Series involving Fibonacci Numbers: $\sum_{k=1}^\infty \frac{1}{F_kF_{k+1}}$
A note.
The recurrence $\enspace\displaystyle \Phi_n(x)=\frac{\Phi_1(x)}{F_n}-\frac{F_{n-1}}{F_n}\frac{\Phi_{n-1}(x)}{x}+\frac{F_{n-1}x}{F_n^2}\,$ multiplicated with $\,F_n\enspace$ and
$\,n\to\infty\,$ leads to $\,\displaystyle \Phi_1(x)=-\frac{2x}{1+\sqrt{5}}+\sqrt{5}(1+\frac{1}{x})\sum\limits_{k=1}^\infty \frac{x^{k+1}}{(\frac{3+\sqrt{5}}{2})^k-(-1)^k}\enspace$ and therefore
to $\enspace\displaystyle \Phi_1(1)=-\frac{2}{1+\sqrt{5}}+2\sqrt{5}\, f(\frac{3+\sqrt{5}}{2})\enspace$ with $\enspace\displaystyle f(x):=\sum\limits_{k=1}^\infty \frac{1}{x^k-(-1)^k} \,$ , $\enspace |x|>1\,$.
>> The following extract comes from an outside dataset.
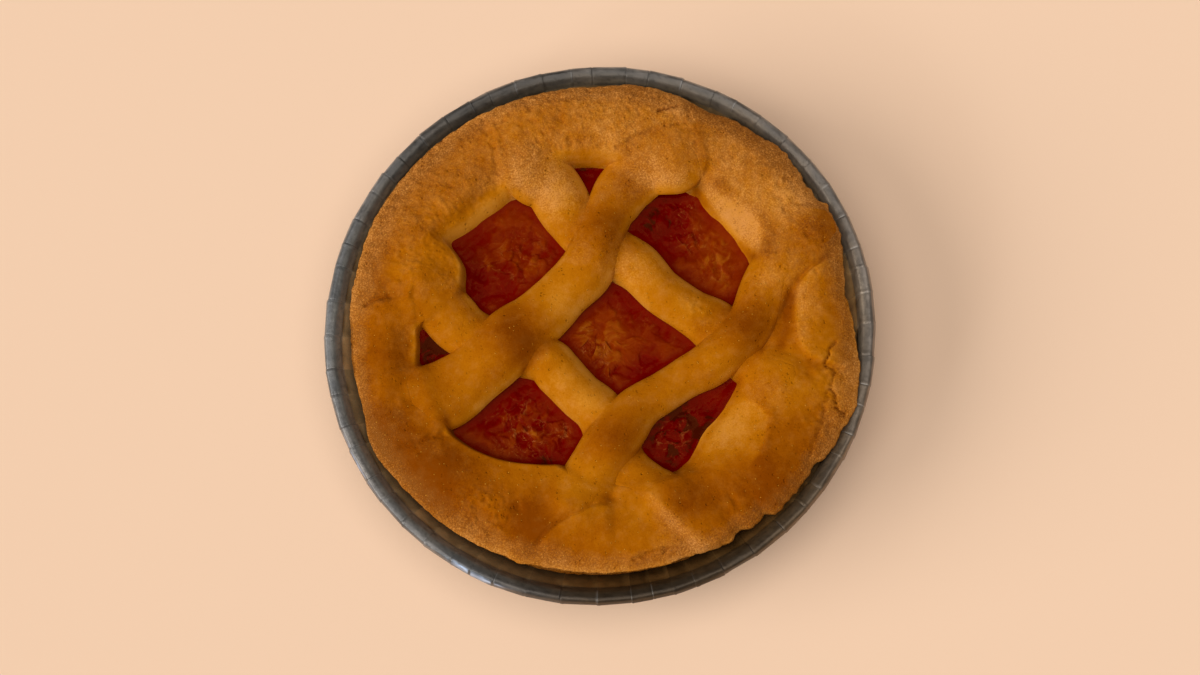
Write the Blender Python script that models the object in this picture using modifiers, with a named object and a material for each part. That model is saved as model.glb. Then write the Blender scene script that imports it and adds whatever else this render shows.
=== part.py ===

It remains the problem to simplify $f(x)$ which is independend of the Fibonacci numbers.
$\displaystyle f(-\frac{1}{x}) = x\frac{d}{dx}\ln g(x) \enspace$ for $\enspace g(x):=\prod\limits_{k=1}^\infty (1-x^k)^{\frac{(-1)^{k-1}}{k}}\,$ with $\,|x|<1\,$ .
I don't know if $\,g(x)\,$ is easier or worse to discuss than Euler's pentagonal number theorem, based on the Jacobi triple product (e.g. https://en.wikipedia.org/wiki/Jacobi_triple_product).
Another possibility is to discuss $\enspace\displaystyle h(x):=\sum\limits_{k=1}^\infty\frac{x^k}{F_k}\enspace$ for $\,\displaystyle |x|<\frac{1+\sqrt{5}}{2}\enspace$ because of
$\,\displaystyle \Phi_1(x)=-\frac{2x}{1+\sqrt{5}}+(1+x)\,h(\frac{2x}{1+\sqrt{5}})\,$ . $\,$ Sorry, I haven't seen any literature about $\,h(x)\,$ .
About the special case, the irrational reciprocal Fibonacci constant $\,\psi=h(1)\,$ (https://en.wikipedia.org/wiki/Fibonacci_number), is said that there is no closed formula known.
I think we can assume, that there is no closed formula for $\,\Phi_1(x)\,$ . (But maybe it's possible to find an integral for that function which would be interesting.)